Fr Philippe Dockwiller op

27 octobre 2009
Habitués aux comparaisons que Jésus emploie, nous ne sommes plus étonnés d’entendre que le Règne de Dieu est illustré par la croissance d’un grain de moutarde ou l’effet du levain dans la pâte.
“A quoi vais-je comparer le Règne de Dieu ?”, la question revient pourtant dans l’évangile de ce jour. Elle nous paraît une répétition… sauf à imaginer que les auditeurs de Jésus, désireux de voir le Règne de Dieu traduit dans leur quotidien en termes de libération politique, s’étonnent eux d’entendre le Règne comparé à du presque invisible, ce qui disparaît dans la terre, ou dans la pâte. C’est un peu inattendu. Jésus doit y insister. Comme s’il nous disait : “Le Règne, vous le comprendrez dans vos jardins, et à la cuisine” !?
Saint Paul nous parle d’une disproportion incommensurable entre les souffrances de ce temps et la gloire qui doit se manifester. Quel est le poids de cette gloire ? Est-ce comme ce que Jésus dit du Royaume de Dieu ? Pour saisir qu’il en va bien de la gloire immense comme du grain de moutarde, je vous propose de songer à nos morts dont nous allons bientôt dans l’Église célébrer la commémoraison.
Les morts que je porte sont une blessure invisible et ce qui est blessé en moi, en eux, est bien la relation, comme mutilée. Dans une étrange fidélité, je continue d’être avec eux. Ces choses si déterminantes pour une existence humaine, et qui sont source de souffrance, qui les voit, qui en tient compte, qui s’en soucie ? Et pourtant, je continue à vivre avec ces invisibles, et de leur être présent.

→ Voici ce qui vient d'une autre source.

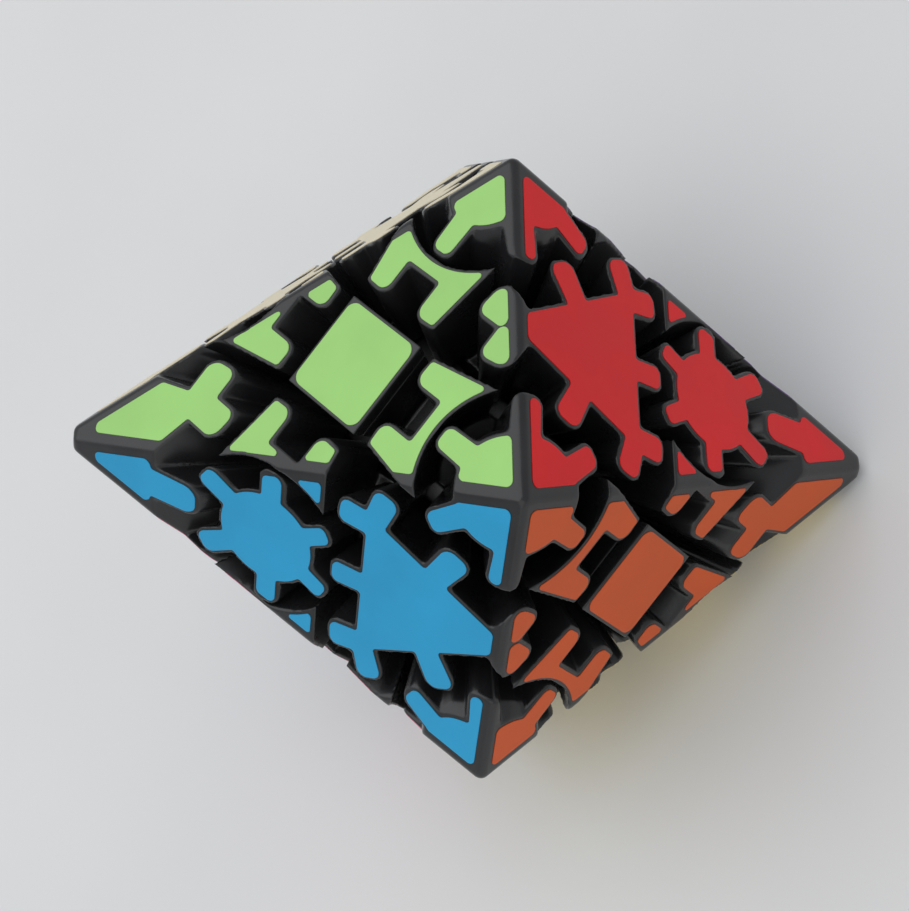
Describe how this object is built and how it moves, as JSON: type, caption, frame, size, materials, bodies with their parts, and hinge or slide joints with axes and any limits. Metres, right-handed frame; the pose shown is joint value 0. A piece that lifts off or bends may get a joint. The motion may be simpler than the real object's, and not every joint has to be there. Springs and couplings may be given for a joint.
{
  "type": "gear twisty puzzle",
  "caption": "Hexagonal dipyramid twisty puzzle: three geared layers, each face turn drives the bevel gears of the middle slice at half speed; coloured stickers on twelve faces.",
  "frame": {"origin": "middle of the core, which is the middle of the bounding box", "axes": "+Z through the middle of the top layer, +X and +Y through two more centres; it rests on the face at -Z"},
  "size_m": [0.056, 0.056, 0.056],
  "materials": {
    "body_plastic": "injection-moulded black ABS, semi-gloss, slightly scuffed",
    "gear_plastic": "injection-moulded black ABS, semi-gloss",
    "cap_plastic": "injection-moulded black ABS, semi-gloss",
    "core_plastic": "moulded nylon, natural, satin",
    "steel": "turned steel, bright",
    "spring_steel": "drawn spring wire",
    "sticker_green": "green self-adhesive vinyl sheet, semi-gloss, faintly dimpled",
    "sticker_red": "red self-adhesive vinyl sheet, semi-gloss, faintly dimpled",
    "sticker_blue": "blue self-adhesive vinyl sheet, semi-gloss, faintly dimpled",
    "sticker_orange": "orange self-adhesive vinyl sheet, semi-gloss, faintly dimpled",
    "sticker_yellow": "yellow self-adhesive vinyl sheet, semi-gloss, faintly dimpled",
    "sticker_cream": "cream self-adhesive vinyl sheet, semi-gloss, faintly dimpled",
    "sticker_white": "white self-adhesive vinyl sheet, semi-gloss, faintly dimpled",
    "sticker_purple": "purple self-adhesive vinyl sheet, semi-gloss, faintly dimpled",
    "sticker_pink": "pink self-adhesive vinyl sheet, semi-gloss, faintly dimpled",
    "sticker_teal": "teal self-adhesive vinyl sheet, semi-gloss, faintly dimpled",
    "sticker_navy": "navy self-adhesive vinyl sheet, semi-gloss, faintly dimpled",
    "sticker_grey": "grey self-adhesive vinyl sheet, semi-gloss, faintly dimpled"
  },
  "bodies": {
    "bottom_layer": {"center_base_bottom": "body_plastic", "center_cap_bottom": "cap_plastic", "corner_bottom_back_left": "body_plastic", "corner_bottom_back_right": "body_plastic", "corner_bottom_front_left": "body_plastic", "corner_bottom_front_right": "body_plastic", "edge_base_bottom_back": "body_plastic", "edge_base_bottom_front": "body_plastic", "edge_base_bottom_left": "body_plastic", "edge_base_bottom_right": "body_plastic", "gear_bottom_back": "gear_plastic", "gear_bottom_front": "gear_plastic", "gear_bottom_left": "gear_plastic", "gear_bottom_right": "gear_plastic", "gear_pins_bottom": "steel"},
    "middle_slice": {"center_base_back": "body_plastic", "center_base_front": "body_plastic", "center_base_left": "body_plastic", "center_base_right": "body_plastic", "center_cap_back": "cap_plastic", "center_cap_front": "cap_plastic", "center_cap_left": "cap_plastic", "center_cap_right": "cap_plastic", "center_screws": "steel", "center_springs": "spring_steel", "center_washers": "steel", "core": "core_plastic", "edge_base_back_left": "body_plastic", "edge_base_back_right": "body_plastic", "edge_base_front_left": "body_plastic", "edge_base_front_right": "body_plastic", "gear_pins_middle": "steel"},
    "top_layer": {"center_base_top": "body_plastic", "center_cap_top": "cap_plastic", "corner_top_back_left": "body_plastic", "corner_top_back_right": "body_plastic", "corner_top_front_left": "body_plastic", "corner_top_front_right": "body_plastic", "edge_base_top_back": "body_plastic", "edge_base_top_front": "body_plastic", "edge_base_top_left": "body_plastic", "edge_base_top_right": "body_plastic", "gear_pins_top": "steel", "gear_top_back": "gear_plastic", "gear_top_front": "gear_plastic", "gear_top_left": "gear_plastic", "gear_top_right": "gear_plastic"},
    "spinning_gear_back_left": {"gear_back_left": "gear_plastic"},
    "spinning_gear_back_right": {"gear_back_right": "gear_plastic"},
    "spinning_gear_front_left": {"gear_front_left": "gear_plastic"},
    "spinning_gear_front_right": {"gear_front_right": "gear_plastic"}
  },
  "joints": [
    {"name": "top_turn", "type": "hinge", "parent": "bottom_layer", "child": "top_layer", "pos_m": [0, 0, 0], "axis": [0, 0, 1], "continuous": true},
    {"name": "middle_turn", "type": "hinge", "parent": "bottom_layer", "child": "middle_slice", "pos_m": [0, 0, 0], "axis": [0, 0, 1], "continuous": true},
    {"name": "spin_gear_back_left", "type": "hinge", "parent": "middle_slice", "child": "spinning_gear_back_left", "pos_m": [0, 0, 0], "axis": [-0.7071, 0.7071, 0], "continuous": true},
    {"name": "spin_gear_back_right", "type": "hinge", "parent": "middle_slice", "child": "spinning_gear_back_right", "pos_m": [0, 0, 0], "axis": [0.7071, 0.7071, 0], "continuous": true},
    {"name": "spin_gear_front_left", "type": "hinge", "parent": "middle_slice", "child": "spinning_gear_front_left", "pos_m": [0, 0, 0], "axis": [-0.7071, -0.7071, 0], "continuous": true},
    {"name": "spin_gear_front_right", "type": "hinge", "parent": "middle_slice", "child": "spinning_gear_front_right", "pos_m": [0, 0, 0], "axis": [0.7071, -0.7071, 0], "continuous": true}
  ],
  "couplings": [
    {"joint": "middle_turn", "follows": "top_turn", "ratio": 0.5},
    {"joint": "spin_gear_back_left", "follows": "top_turn", "ratio": -1.6667},
    {"joint": "spin_gear_back_right", "follows": "top_turn", "ratio": -1.6667},
    {"joint": "spin_gear_front_left", "follows": "top_turn", "ratio": -1.6667},
    {"joint": "spin_gear_front_right", "follows": "top_turn", "ratio": -1.6667}
  ]
}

Être tenu dans ce lien avec eux me pousse d’ailleurs à vivre un mystère du Règne, caché et abondant : invisibles puisqu’il sont morts, en repos au creux de la terre, ils me poussent à vivre plus intensément, et pour eux. Cette surabondance de vie liée à la souffrance des relations endeuillées nous permet de saisir où est la gloire que Dieu promet. Ce ne sont pas des arbres de potager mais de vrais séquoias que notre fidélité sème dans les cieux, et les anges regardent avec envie cet art des liens en lequel Dieu nous initie.
Ce n’est pas seulement le pain levé dans les larmes que nous préparons, mais un festin que des convives partageront dans la joie. La joie d’avoir vécu les liens, les alliances, les relations que rien ne peut terminer, pas même la mort. La souffrance qui persiste est le signe bien tangible de notre amour. Et souvent l’une et l’autre sont cachés. Mais quelle force !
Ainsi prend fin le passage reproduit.